There was also discussion during the hearing of R&D incentives. Some senators expressed interest in patent box regimes and asked witnesses how effective such regimes might be compared to current R&D credit. Some witnesses supported the concept, while one called it bad tax policy as incentives for education and infrastructure are more effective.
International tax reform is being addressed by a bipartisan working group of senators, including Senator Schumer of New York who may become the leader of the Democratic minority when, the current leader, Senator Harry Reid retires. The working group is due to report the results of its effort in May. What this group achieves will likely influence future discussions on this topic.

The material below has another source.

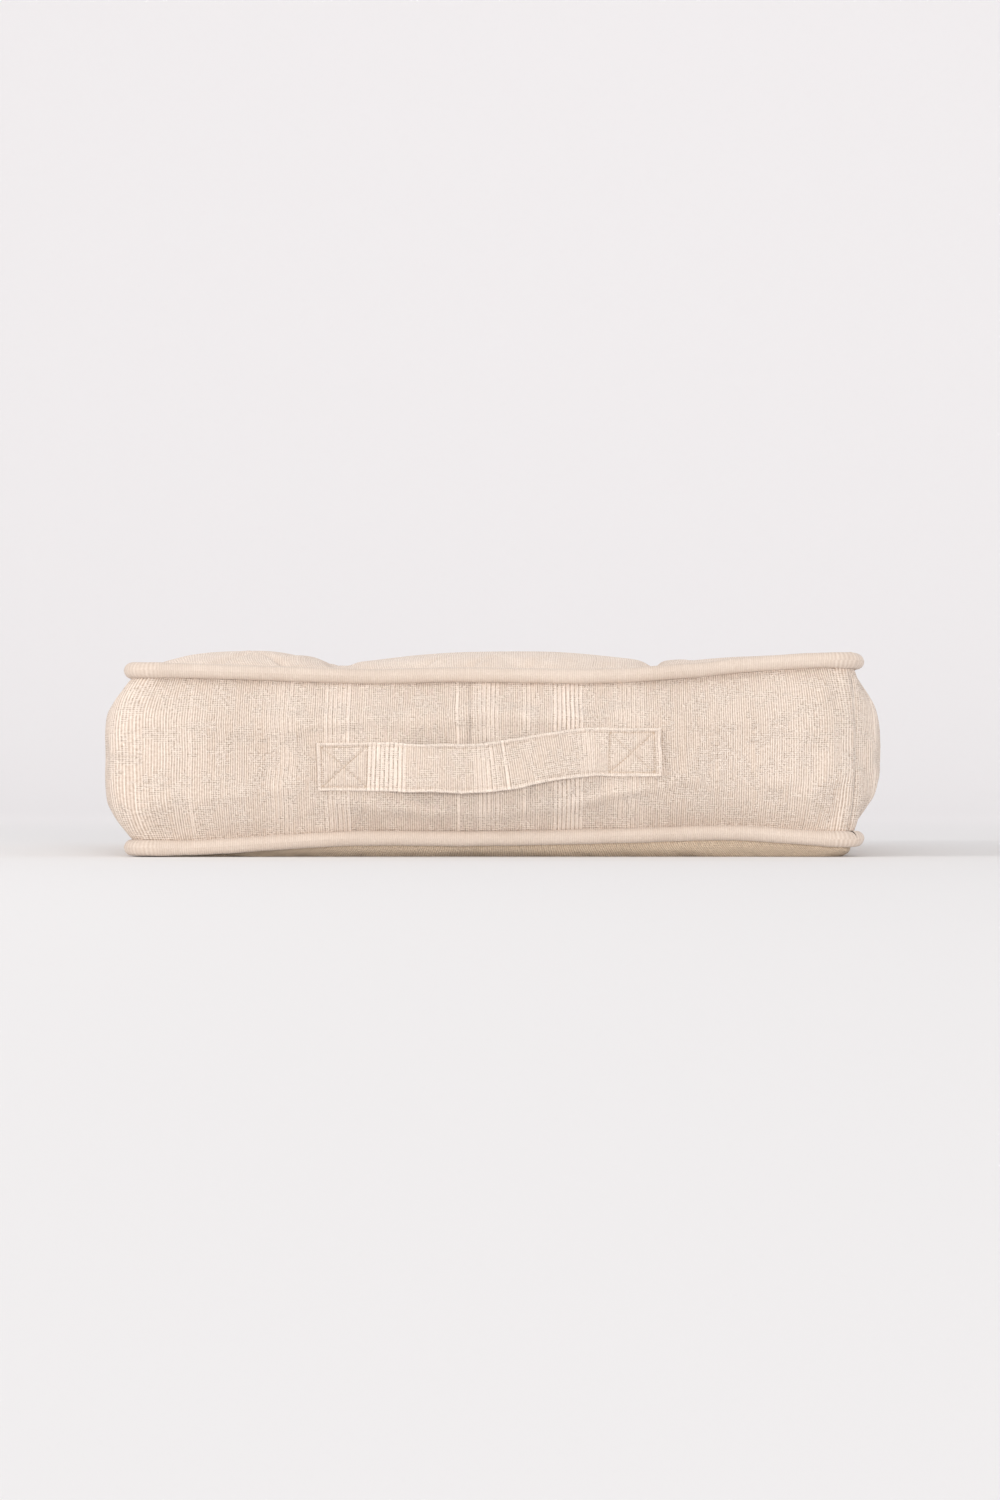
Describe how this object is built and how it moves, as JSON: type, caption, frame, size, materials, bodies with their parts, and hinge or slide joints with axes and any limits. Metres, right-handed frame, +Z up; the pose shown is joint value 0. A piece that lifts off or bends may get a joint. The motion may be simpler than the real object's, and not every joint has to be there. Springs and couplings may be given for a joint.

 The written testimony of the witnesses and a video of the hearing are available at http://www.finance.senate.gov/hearings/hearing/?id=3942c973-5056-a032-52c6-1743fbaa52e8/. The US CFC rules (subpart F) were enacted 20 years earlier – in the early 1960s. For a detailed discussion, see the report prepared by the Joint Committee on Taxation in advance of the hearing: Present Law and Selected Polciy Issues in the Taxation of Cross-Border Income, March 16, 2015 (JCX-51-15). The recent introduction of dynamic scoring could introduce an additional element of controversy in to any efforts to build consensus around a particular legislative proposal as there is some belief that it is sensitive to the assumptions necessary for the economic models to provide a revenue estimate. Two of the more prominent proposals are the 2011 Camp discussion draft on a participation system for foreign income and the 2010 Gregg-Wyman Bipartisan Tax Fairness and Simplification Act of 2010, which would cut corporate tax rates and move to a per-country foreign tax credit limitation.